Ben, I'm assuming you are pretty experienced in leveraging but while I don't subscribe to MM's wholesale manipulation of any SP, I do think they move the price around a bit on days like to day to potentially trigger stops and to get a feel of underlying momentum. I don't know what stop loss you consider acceptable or what your risk reward ratio needs to be to take a trade on, but this is a pretty illiquid stock that has the potential to be easily manipulated, so for the less experienced out there I would just say, beware.
It was a reply to Ben, that's all, not anyone else, but a lot of people think charts are worse than rubbish so I thought it might be helpful to explain the rationale behind the bald figures. The AS interview could have been a lot shorter yesterday if he had made no effort to explain what is actually going on when the AVCT products are being used but I think we all benefitted more form the long version? I'm tired of having to justify every post I make to somebody or other. Read them,don't read them, I really don't care but try and stop assuming your view of my posts has any particular validity with anybody else.

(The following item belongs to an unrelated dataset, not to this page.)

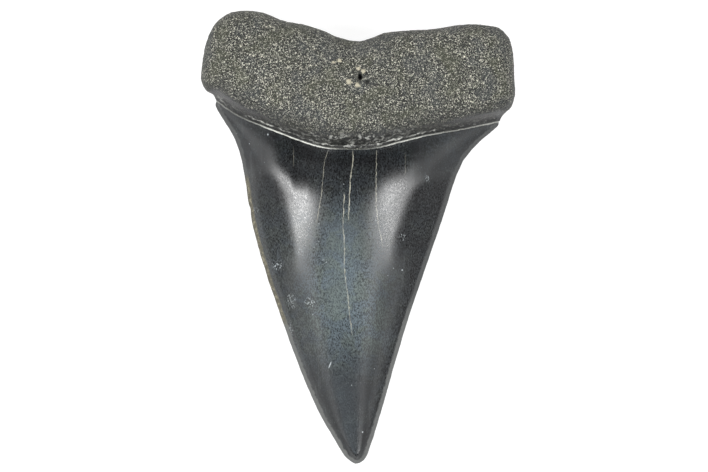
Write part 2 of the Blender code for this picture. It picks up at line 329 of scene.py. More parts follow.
@dataclass(frozen=True)
class CrownForm:
    """The lingual face of the crown: a low arched panel, steeper flanks and a narrow bevel at each edge."""

    shares: tuple = (0.0, 0.06, 0.14, 0.22, 0.3, 0.4, 0.5, 0.6, 0.7, 0.85, 0.95, 1.0)
    rises: tuple = (4.4, 5.3, 6.05, 6.0, 5.4, 4.4, 3.55, 3.05, 2.6, 1.8, 1.35, 1.15)
    turn_shares: tuple = (0.0, 0.06, 0.16, 0.3, 0.5, 1.0)
    left_turns: tuple = (0.94, 0.9, 0.6, 0.44, 0.46, 0.44)
    right_turns: tuple = (0.92, 0.82, 0.6, 0.46, 0.46, 0.42)
    turn_width: float = 0.25
    crest_offset: float = 0.08
    crest_width: float = 0.17
    crest_from: Place = (0.32, 0.5)
    crest_to: Place = (0.93, 1.0)
    steps: tuple = (0.35, 0.35, 0.38, 0.55, 0.68, 0.74)
    bevel_width: float = 0.5
    bevel_share: float = 0.25
    bevel_slope: float = 1.3
    ridge_softness: float = 0.05
    fold: tuple = (0.13, (-7.0, 8.0), (1.3, 4.4))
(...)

Hi Ben, the chart is right on a cusp. And its a bit broad: you can argue this either way:: There is a resistance between 195p and 203p so as its less than the top of 203p then as I say an argument can be made to short the stock, as its failed to hold on to gains and been quite volatile from these current levels, but to where, 195p? not worthwhile, could it fall further, yes of course but, 188p would be next, so targets 1 and 2 are pretty tight and I can't see why anybody would take the risk for such small return. It could fall further still but the fact it has been there and rebounded quite strongly since, suggests it is less probably it will do so again, but of course it could (its just an odds game) So its a buy then? well not really no, (in chart terms). It needs to break and hold above 203p If it did that's a strong, very strong buying signal as it would be a break above an all time high and that usually triggers fresh momentum. (This I think is the most likely) So for people who are looking to time their entry to go long and reduce their risk of losing, they would wait for a close above 203p first. If you were using the chart and wanted to go long now and save a few p and not wait for 203p (and that's fair enough because it may go through 203p and actually close that day a lot higher!), you would I think, have to set your stop at least at 175p, which is 10%. If you are not looking to sell so don't really care about the downside then with the spread at any given time you might as well buy now and then not have to worry about missing the boat if a big leap suddenly occurs for the sake of a potential 2-5p less entry price How helpful this is I don't know. but this slow movement around this price only confirms my personal analysis above, and suggest to me , the "big" money is waiting for 203p (plus) before getting in.
What sort of timescale have people got for the CE marking? The rns with provisional figures was the 16th so you would think they were ahead of the game in terms of the next validation and it shouldn't be long at all with mologic having experience of CE marking.